A first place vote no less.
Uhhh.. What?
Paul Maurice got as many first place votes as Bruins coach Paul Cassidy (Voting is done before the playoffs happen so Cassidy’s run to the Cup Final isn’t considered here, or else if it was Craig Berube is your runaway winner) and two less votes for coach of the year than Bill Peters and Rod Brind’Amour who led their teams to completely unexpected successes in the regular season.
Even if you were to take the  first round playoff exit out of the discussion, the 2018-19 regular season was somewhat disappointing for the Winnipeg Jets. It was marked with wildly inconsistent play, multiple games where late third period leads were given up, rumors of a splintered dressing room and multiple stretches of stubbornly sticking with lines that were being shutdown on a nightly basis by opposing teams.
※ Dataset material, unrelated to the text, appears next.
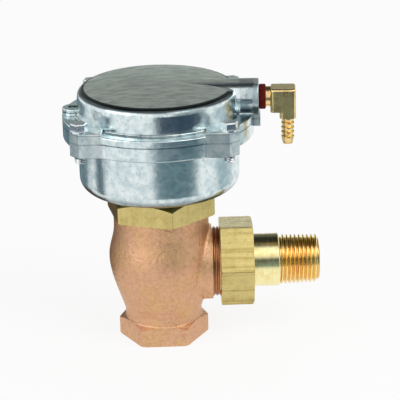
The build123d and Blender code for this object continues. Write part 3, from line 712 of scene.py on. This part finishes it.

The Jets record after February 1 was a mediocre 14-14-3 as they managed to choke away a double digit point lead for first place in the Central division to the Nashville Predators and needed a win on the last day of the season just to stay ahead of the Blues and not outright lose home-ice advantage in the first round of the playoffs. Not that home ice was meaning a whole lot near the end as the Jets lost their last four games in Winnipeg to close out the regular season.
And yet somehow with all of that, someone felt Paul Maurice was the best coach the National Hockey League had to offer this year. Better than Berube, better than Trotz, better than Peters or even Peter Laviolette who did manage to guide his team to first place in the Central for the Nashville Predators and somehow couldn’t even get a vote at all.
The funny thing in all this is I personally like Paul Maurice. I’m not on the “fire Maurice” bandwagon at all – although I am a member of the ‘he better be on the hottest of seats to start the season’ club – but a first place vote here seems so ridiculous. Any type of vote would be crazy, but a first place vote especially so.
Someone voted for him to be the NHL’s 2019 coach of the year. We have to find out who. Was it a personality that covers the Jets? Was it an old broadcasting buddy from the time he worked in TV? Did someone feel guilty for not giving him a first place nod in 2018’s voting where Maurice finished fourth but had zero first place votes?
Sadly, we may never know. While the Professional Hockey Writers’ Association makes it a policy to release the details of their award voting, it’s unclear if the NHL Broadcasters’ Association will do the same.
This could go down as one of the greatest Winnipeg hockey mysteries of all-time. Who gave Paul Maurice a first place Jack Adams vote?
It’s a question we may never find the answer for.